None, but apparently many seem to only ever seen static linked binaries in Go.

So many write "go-style" as if it was something that was just invented by the Go team.

So is the knowledge in our industry.


Now now, there are plenty of people in our industry who would cringe at even the term "go-style" as a description for statically linking libs in, though most of them have long since left HN by now. Finally got around to reading that PARC/Cedar doc you linked out a while back, last weekend. Interesting stuff. Thanks again.


Glad you liked it.


I imagine even grognards would describe many things as C/UNIX-style that actually have their roots in earlier systems.
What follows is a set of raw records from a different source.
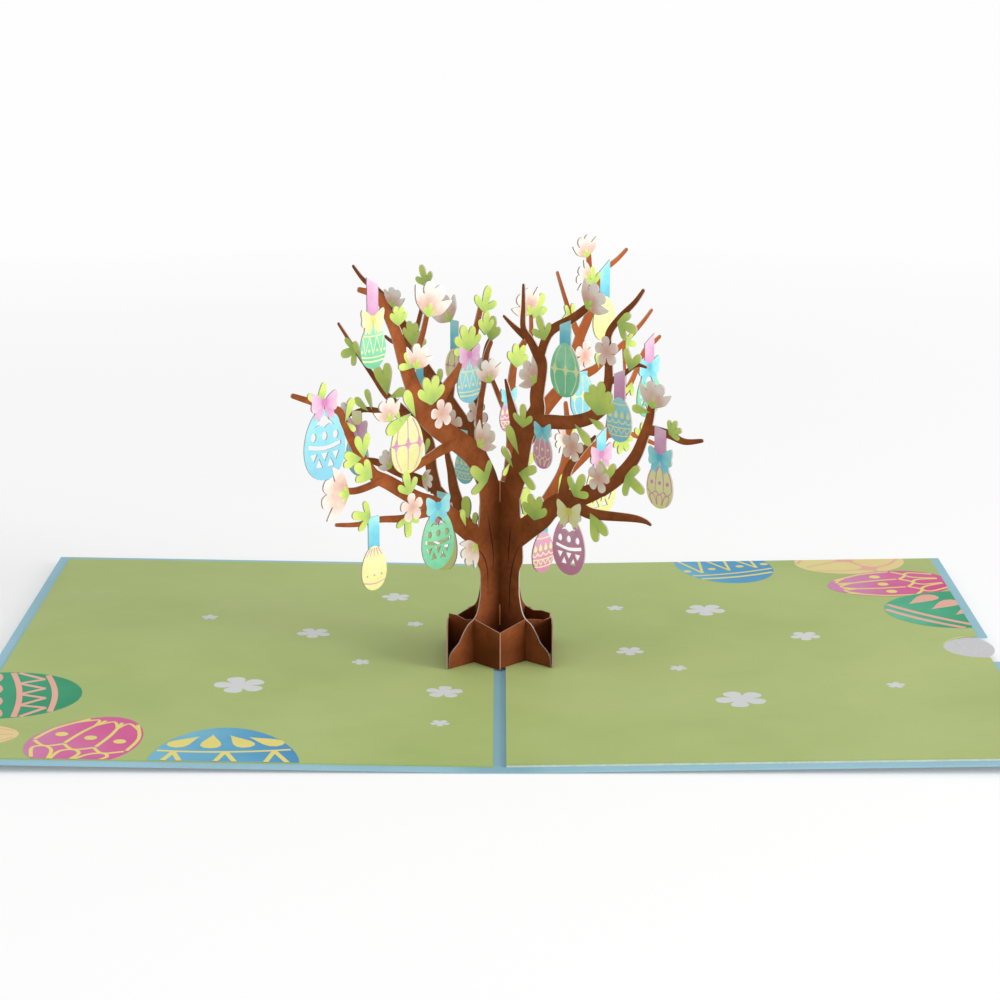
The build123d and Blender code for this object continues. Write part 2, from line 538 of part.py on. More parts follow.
def anchor(side):
    """Upright panel that closes one side of the foot, with two tongues through the liner."""
    low = ground(side * anchor_x)
    half = anchor_x + sheet
    top = [(side * half * (2 * along - 1), low + (anchor_height - low) * up) for along, up in anchor_top_shares]
    face = outline([(-side * half, low)] + top + [(side * half, low)])
    tongue_foot = rise(anchor_x) + board + seat_gap
    for y_from, y_to in tongue_spans():
        face += outline([(y_from - tree_place, tongue_foot), (y_to - tree_place, tongue_foot),
                         (y_to - tree_place, anchor_height / 2), (y_from - tree_place, anchor_height / 2)])
    upright = Plane(origin=(side * anchor_x, tree_place, 0), x_dir=(0, side, 0), z_dir=(side, 0, 0))
    return upright * extrude(face, amount=sheet)


def build():
    return {
        "cover": cover(),
        "left_liner": liner_sheet(-1),
        "right_liner": liner_sheet(1),
        "pocket_rails": pocket_rails(),
        "note_card": note_card(),
        "tree_sheet_a": tree_sheet(across, limbs_a_shares, leaves_a_shares, blossoms_a_shares,
                                   flowers_a_shares, eggs_a_shares, True),
        "tree_sheet_b": tree_sheet(back_across, limbs_b_shares, leaves_b_shares, blossoms_b_shares,
                                   flowers_b_shares, eggs_b_shares, False),
        "front_left_brace": brace(-1, -1, high_brace_shares, True),
        "front_right_brace": brace(1, -1, low_brace_shares, False),
        "back_left_brace": brace(-1, 1, low_brace_shares, False),
        "back_right_brace": brace(1, 1, high_brace_shares, True),
        "left_anchor": anchor(-1),
        "right_anchor": anchor(1),
    }


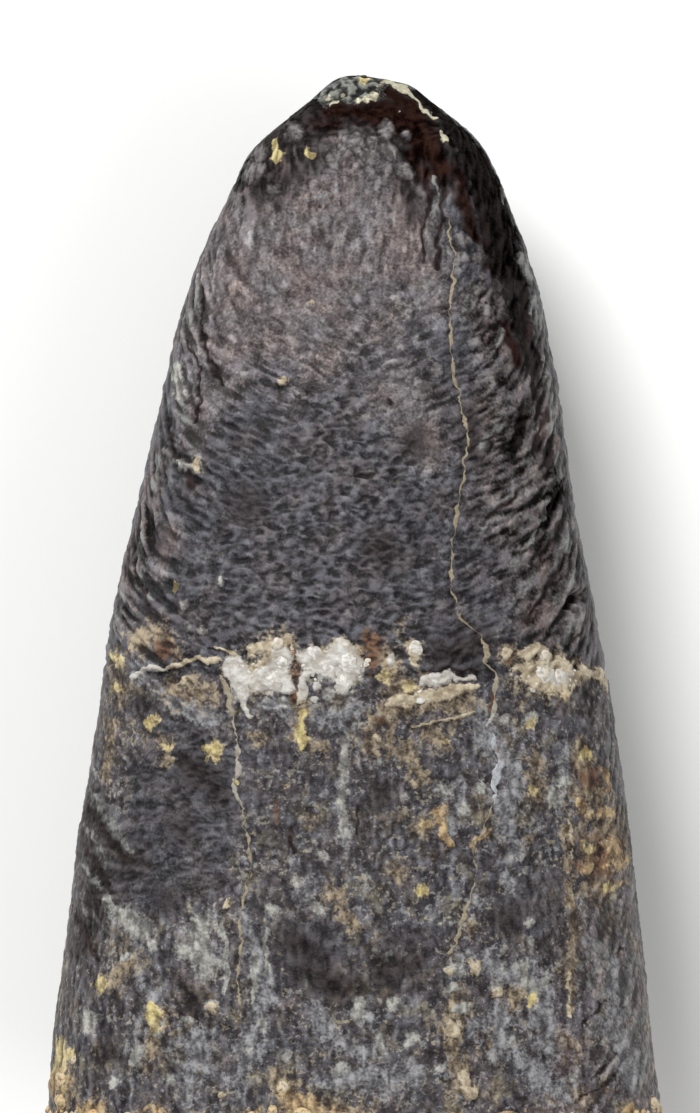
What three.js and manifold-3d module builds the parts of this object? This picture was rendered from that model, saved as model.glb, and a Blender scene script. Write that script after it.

Just ask pjlmp about it. He seems to still be bitter that the lispm and wirth's stuff lost to C and unix.


EDIT: pjmlp. I don't make a habit of getting people's usernames wrong, but that one's hard to read.


No problem. :)


I wrote go-like because I think of C#/.NET and go as somewhat comparable and I'm not aware of any other language in a similar class that produces statically-linked binaries. However I'm pretty ignorant, so would not be surprised if there are many ... examples?
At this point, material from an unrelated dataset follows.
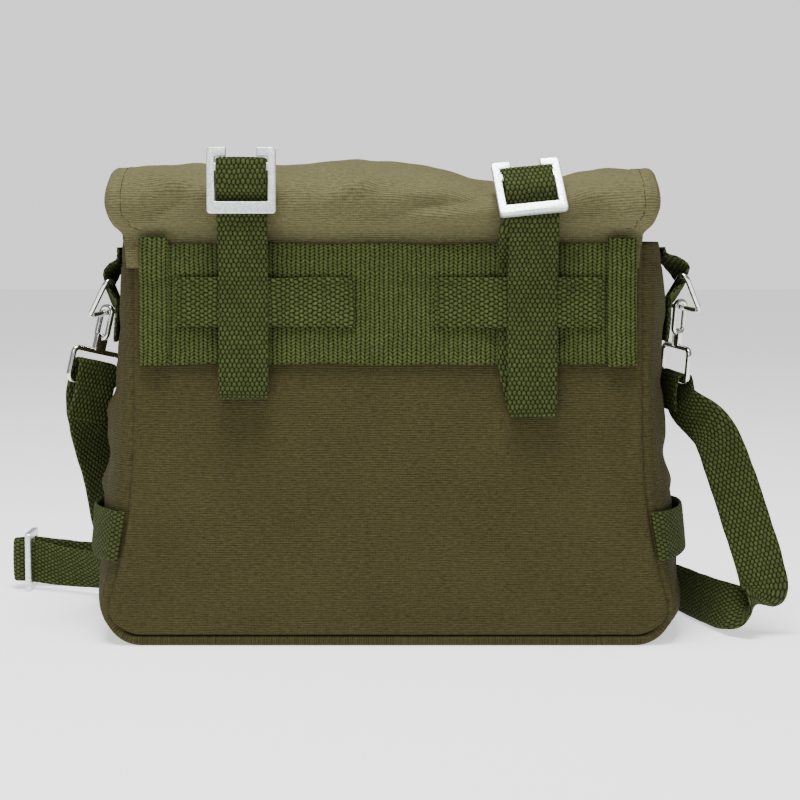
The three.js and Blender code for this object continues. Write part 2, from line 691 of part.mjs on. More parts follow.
// The shoulder strap's way over the floor, from the right hook round the front of the bag, through the
// slide at the left and back to the left hook. Columns: beside is a share of the bag's half width, swing
// of strapSwing past it, deep of half the depth, ahead of strapForward, and rise is a height in strap
// widths above the floor. Across is the direction of the strap's width, and slide marks its way through it.
const strapKeys = [
  { beside: 1, swing: 0.15, deep: 0.05, ahead: 0, rise: 4.8, across: [0.5, -0.85, 0.25] },
  { beside: 1, swing: 0.43, deep: -0.22, ahead: 0, rise: 4.25, across: [0.72, -0.45, 0.5] },
  { beside: 1, swing: 0.62, deep: -0.33, ahead: 0, rise: 3.3, across: [0.88, -0.25, 0.36] },
  { beside: 1, swing: 0.77, deep: -0.42, ahead: 0, rise: 2.35, across: [0.95, -0.15, 0.25] },
  { beside: 1, swing: 0.9, deep: -0.48, ahead: 0, rise: 1.5, across: [0.98, -0.05, 0.18] },
  { beside: 1, swing: 0.94, deep: -0.52, ahead: 0, rise: 0.92, across: [0.97, 0.1, 0.3] },
  { beside: 1, swing: 0.78, deep: -0.46, ahead: 0, rise: 0.58, across: [0.62, 0.5, 0.62] },
  { beside: 1, swing: 0.6, deep: -0.3, ahead: 0, rise: 0.56, across: [0.1, 0.45, 0.9] },
  { beside: 1, swing: 0.4, deep: 0.25, ahead: 0, rise: 0.55, across: [0.05, 0.3, 0.95] },
  { beside: 1, swing: 0.16, deep: 0.85, ahead: 0.1, rise: 0.54, across: [0.05, 0.12, 0.99] },
  { beside: 0.8, swing: 0, deep: 1, ahead: 0.45, rise: 0.52, across: [0, 0, 1] },
  { beside: 0.35, swing: 0, deep: 1, ahead: 0.68, rise: 0.52, across: [0, 0, 1] },
  { beside: -0.2, swing: 0, deep: 1, ahead: 0.72, rise: 0.52, across: [0, 0, 1] },
  { beside: -0.75, swing: 0, deep: 1, ahead: 0.88, rise: 0.52, across: [0, 0, 1] },
  { beside: -1, swing: -0.62, deep: 1, ahead: 1.04, rise: 0.57, across: [0, 0, 1] },
  { beside: -1, swing: -1.27, deep: 1, ahead: 1.04, rise: 0.7, across: [0, 0, 1], slide: "in" },
  { beside: -1, swing: -1.43, deep: 1, ahead: 1.01, rise: 0.7, across: [0, 0, 1] },
  { beside: -1, swing: -1.47, deep: 1, ahead: 0.955, rise: 0.7, across: [0, 0, 1] },
  { beside: -1, swing: -1.43, deep: 1, ahead: 0.9, rise: 0.7, across: [0, 0, 1] },
  { beside: -1, swing: -1.27, deep: 1, ahead: 0.87, rise: 0.7, across: [0, 0, 1], slide: "out" },
  { beside: -1, swing: -0.75, deep: 1, ahead: 0.7, rise: 0.62, across: [0.05, -0.3, 0.9] },
  { beside: -1, swing: -0.25, deep: 1, ahead: 0.45, rise: 0.75, across: [-0.2, -0.45, 0.85] },
  { beside: -1, swing: -0.12, deep: 1, ahead: 0.3, rise: 1.4, across: [-0.6, -0.5, 0.6] },
  { beside: -1, swing: -0.16, deep: 1, ahead: 0.06, rise: 2.3, across: [-0.7, -0.7, 0.15] },
  { beside: -1, swing: -0.2, deep: 0.8, ahead: 0, rise: 3.2, across: [-0.7, -0.7, -0.05] },
  { beside: -1, swing: -0.26, deep: 0.5, ahead: 0, rise: 4.1, across: [-0.7, -0.7, -0.05] },
];
const bagHalfWidth = gussetFace(-1, 0, bagHeight / 2);
const slideHold = (mark) => strapKey(strapKeys.find(({ slide }) => slide === mark));

function strapKey({ beside, swing, deep, ahead, rise, across }) {
  return {
    middle: vec(
      beside * bagHalfWidth + swing * strapSwing,
      deep * (bagDepth / 2) + ahead * strapForward,
      rise * webWidth,
    ),
    across: vec(...across).normalize(),
  };
}

// The turn of the strap's end over the bar of a hook's eye, and the stitched tail beyond it. Facing is
// the side of the bar that the tail hangs on.
function overBar(hook, facing, tail, slack) {
  const { down, acrossEye, barMiddle } = hookFrame(hook);
  const out = new THREE.Vector3().crossVectors(acrossEye, down).normalize().multiplyScalar(facing);
  const radius = eyeWireRadius + 2 * gap + webThickness / 2;
  const key = (o, d) => ({
    middle: barMiddle.clone().addScaledVector(out, o * radius).addScaledVector(down, d),
    across: acrossEye.clone(),
  });
  return [
    key(1.0, tail),
    key(1.3, tail * 0.45),
    key(1.15, 0),
    key(0.75, -radius * 0.75 - slack),
    key(0, -radius - slack),
    key(-0.75, -radius * 0.75 - slack),
    key(-1.15, 0),
  ];
}

function shoulderStrap() {
  const start = overBar(hooks.right, -1, strapTail * 0.8, 0.2);
  const end = overBar(hooks.left, 1, strapTail, eyeDepth / 2).reverse();
  const keys = [...start, ...strapKeys.map(strapKey), ...end];
  const aligned = keys.reduce((list, key) => {
    const last = list[list.length - 1];
    if (last && last.across.dot(key.across) < 0) key.across.negate();
    return [...list, key];
  }, []);
  return web(route(aligned, 190));
}

function strapSlide() {
  const a = slideHold("in");
  const b = slideHold("out");
  const height = 26;
  const shape = slideShape({ height, foot: 4, head: 4, barTop: height / 2 + slideBar / 2 });
  const middle = a.middle.clone().add(b.middle).multiplyScalar(0.5);
  const up = a.across.clone();
  const between = b.middle.clone().sub(a.middle).normalize();
  const normal = new THREE.Vector3().crossVectors(up, between).normalize();
  return placed(shape, (x, y, z) =>
    middle
      .clone()
      .addScaledVector(up, x)
      .addScaledVector(between, y - height / 2)
      .addScaledVector(normal, z - slideThickness / 2),
  );
}

// A slack webbing band sewn across a gusset, from seam to seam.
function sideBand(side) {
  const reach = 0.985;
  const shares = Array.from({ length: 15 }, (_, i) => reach * (i / 7 - 1));
  const grid = (half) =>
    [0, 0.25, 0.5, 0.75, 1].map((v) =>
      shares.map((w) => {
        const z = sideBandTop - webWidth + webWidth * v;
        const slack = 2.2 * (1 - Math.abs(w / reach) ** 3);
        const y = w * halfDepth(z);
        return [side * (gussetFace(side, y, z) + 2 * gap + webThickness / 2 + slack + half), y, z];
      }),
    );
  return sheet(grid(webThickness / 2), grid(-webThickness / 2));
}

// The hidden closure on the front, kept plain: a web sewn on the flap turns round the middle bar of a
// slide, whose lower bar is held by a short tab sewn on the front panel.
const flapFace = (x, z) => panelFace(x, z) + flapClearance + clothThickness;
const closureHeight = 26;
const closureFoot = 32;
const closureBar = closureFoot + closureHeight / 2;
const closurePlane = flapFace(closureX, flapHem) + webThickness - gap;
const sewnOut = 2 * gap + webThickness / 2;
const turnedIn = 15; // closure strap's end beyond the middle bar

function closureWeb(side, points, steps) {
  const across = acrossBack(side * closureX, flapHem);
  across.y *= -1;
  return web(route(points.map(([y, z]) => ({ middle: vec(side * closureX, y, z), across })), steps));
}

function closureStrap(side) {
  const sewn = [58, 40, 20, 8].map((up) => [flapFace(closureX, flapHem + up) + sewnOut, flapHem + up]);
  const round = [[1, 12], [1, 3], [1, -1], [0.92, -2.9], [0, -3.5], [-0.92, -2.9], [-1, -1], [-1, 3]];
  const turn = round.map(([out, up]) => [closurePlane + slidePlane * out, closureBar + up]);
  return closureWeb(side, [...sewn, ...turn, [closurePlane - slidePlane, closureBar + turnedIn]], 40);
}

function closureBuckle(side) {
  const middle = closureHeight / 2 + slideBar / 2;
  const shape = slideShape({ height: closureHeight, foot: 4, head: 4, barTop: middle });
  const face = closurePlane + slideThickness / 2;
  return placed(shape, (x, y, z) => vec(side * closureX + x, face - z, closureFoot + y));
}

function closureTab(side) {
  const bar = closureFoot + slideBar / 2;
  const sewn = [-19, -13].map((up) => [panelFace(closureX, bar + up) + sewnOut, bar + up]);
  const round = [[-1, -5], [-1, 1], [-0.92, 2.9], [0, 3.5], [0.92, 2.9], [1, 1], [1, -5], [0.6, -12]];
  const turn = round.map(([out, up]) => [closurePlane + slidePlane * out, bar + up]);
  return closureWeb(side, [...sewn, ...turn], 30);
}

// Colours of the materials, from the photograph.
const canvas = new THREE.MeshStandardMaterial({ color: 0x4a422b, roughness: 0.9, metalness: 0 });
const webbing = new THREE.MeshStandardMaterial({ color: 0x3a4a24, roughness: 0.85, metalness: 0 });
const castAlloy = new THREE.MeshStandardMaterial({ color: 0xd8dcdc, roughness: 0.4, metalness: 0.9 });
const platedWire = new THREE.MeshStandardMaterial({ color: 0xc8c8c4, roughness: 0.2, metalness: 1 });

const haversack = new THREE.Group();

function add(name, geometry, material) {
  const mesh = new THREE.Mesh(geometry, material);
  mesh.name = name;
  haversack.add(mesh);
}

add("back_panel", panel(-1), canvas);
add("front_panel", panel(1), canvas);
add("gusset", gusset(), canvas);
add("flap", flap(), canvas);
add("back_band", sewnAcross(-bandHalf, bandHalf, bandBottom, bandTop, () => bandLayer, 12), webbing);
for (const loop of beltLoops) {
  add(`keeper_${loop.name}`, keeper(loop), webbing);
  add(`belt_strap_${loop.name}`, beltStrap(loop), webbing);
  add(`belt_buckle_${loop.name}`, beltBuckle(loop), castAlloy);
}
for (const [name, side] of [["left", -1], ["right", 1]]) {
  add(`band_end_${name}`, bandEnd(side), webbing);
  add(`ring_tab_${name}`, ringTab(ringSeats[name]), webbing);
  add(`triangle_ring_${name}`, triangleRing(ringSeats[name]), platedWire);
  add(`snap_hook_${name}`, snapHook(hooks[name]), platedWire);
  add(`side_band_${name}`, sideBand(side), webbing);
  add(`closure_strap_${name}`, closureStrap(side), webbing);
  add(`closure_buckle_${name}`, closureBuckle(side), castAlloy);
  add(`closure_tab_${name}`, closureTab(side), webbing);
}
add("shoulder_strap", shoulderStrap(), webbing);
add("strap_slide", strapSlide(), castAlloy);

export default haversack;
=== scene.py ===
"""A small canvas haversack that stands on its base, seen from the side that lies against the body.

Lengths are in millimetres until a mesh is made, which is in metres. X runs to the right, Y away from the
camera and Z up, and the origin is the middle of the bag's flat base.
"""

import math

import bmesh
import bpy
import numpy as np
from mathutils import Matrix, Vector


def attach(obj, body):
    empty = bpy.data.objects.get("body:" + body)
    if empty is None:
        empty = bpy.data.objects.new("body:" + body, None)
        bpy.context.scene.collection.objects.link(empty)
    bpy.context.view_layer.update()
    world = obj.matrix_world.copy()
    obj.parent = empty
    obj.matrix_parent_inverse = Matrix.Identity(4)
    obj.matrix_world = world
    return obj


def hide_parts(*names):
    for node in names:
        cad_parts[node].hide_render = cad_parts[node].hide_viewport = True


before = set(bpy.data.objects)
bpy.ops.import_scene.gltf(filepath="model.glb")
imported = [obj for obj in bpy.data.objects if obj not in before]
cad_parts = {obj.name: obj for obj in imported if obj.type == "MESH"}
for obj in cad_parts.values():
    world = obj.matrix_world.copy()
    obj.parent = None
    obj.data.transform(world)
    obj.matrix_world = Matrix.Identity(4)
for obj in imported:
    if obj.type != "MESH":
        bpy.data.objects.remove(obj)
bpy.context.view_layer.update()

# The bag.
PANEL_WIDTH = 252.0
BAG_HEIGHT = 205.0
BAG_DEPTH = 96.0
SIDE_BULGE = 17.0
BACK_BULGE = 3.0
CORNER_RADIUS = 14.0
SEAM_RIDGE = 5.0
CLOTH = 2.0
WEB = 1.8
GAP = 0.3

# The flap.
FLAP_RISE = 38.0
FLAP_HALF_WIDTH = 131.7
FLAP_ROLL = 4.0
FLAP_SHIFT = -2.7
FLAP_LAP = 13.0
FLAP_HEM = 66.0
FLAP_HEM_RADIUS = 26.0
HOOD_BULGE = 10.0
FLAP_CLEARANCE = 1.0
CROWN_DIP = 10.0
CROWN_DIP_BESIDE = 8.0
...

C and C++ will produce statically linked binaries if you ask nicely (gcc -static).

There are some traps though; one I ran into for example is that you require dynamic linking in order to use libnss. I ended up producing a mostly-static binary that just depended on the platform's libc but brought its own libstdc++.

Similarly on Windows, statically linking third-party COM components is not a good idea.


Any programming language that has AOT compilation to native code among its implementation choices.

There are plenty to choose from, but if you want a list:

PL/I, Algol, PL/M, Quick Basic, Turbo Basic, Quick Pascal, Turbo Pascal, C, C++, Ada, Eiffel, Haskell, Objective-C, OCaml, Delphi, Oberon, Oberon-2, Component Pascal, Mesa, Modula-2, Modula-2+, Modula-3,...


Do all of those support static linking with the default tooling? (That is to say, not just hypothetical support, but actual support)

Jeez.


Of course, once upon a time static linking was the only way.

It is dynamic linking that is hard to implement, not the other way around.


I KNOW that. I just wanted to know if the native compilers for the languages you mentioned supported static compilation either through a switch or by default, or if it's something that somebody else would have to write.


Initially by default, many of them are older than OSes with dynamic linking support.

The ones with compilers that also support dynamic linking, either via a switch or via explicit dynamic modules.


I recently rediscovered (lying around on my disk) a bunch of Free Pascal[0] programs that I wrote and compiled in 1999. The executables are all statically linked and still run just fine on my current Linux system. The simple "hello world"-eque ones take up just tens of kilobytes of space.

[0] http://freepascal.org/


A lot of today's developer have never done it with another language before and so knows it as "the thing that go does".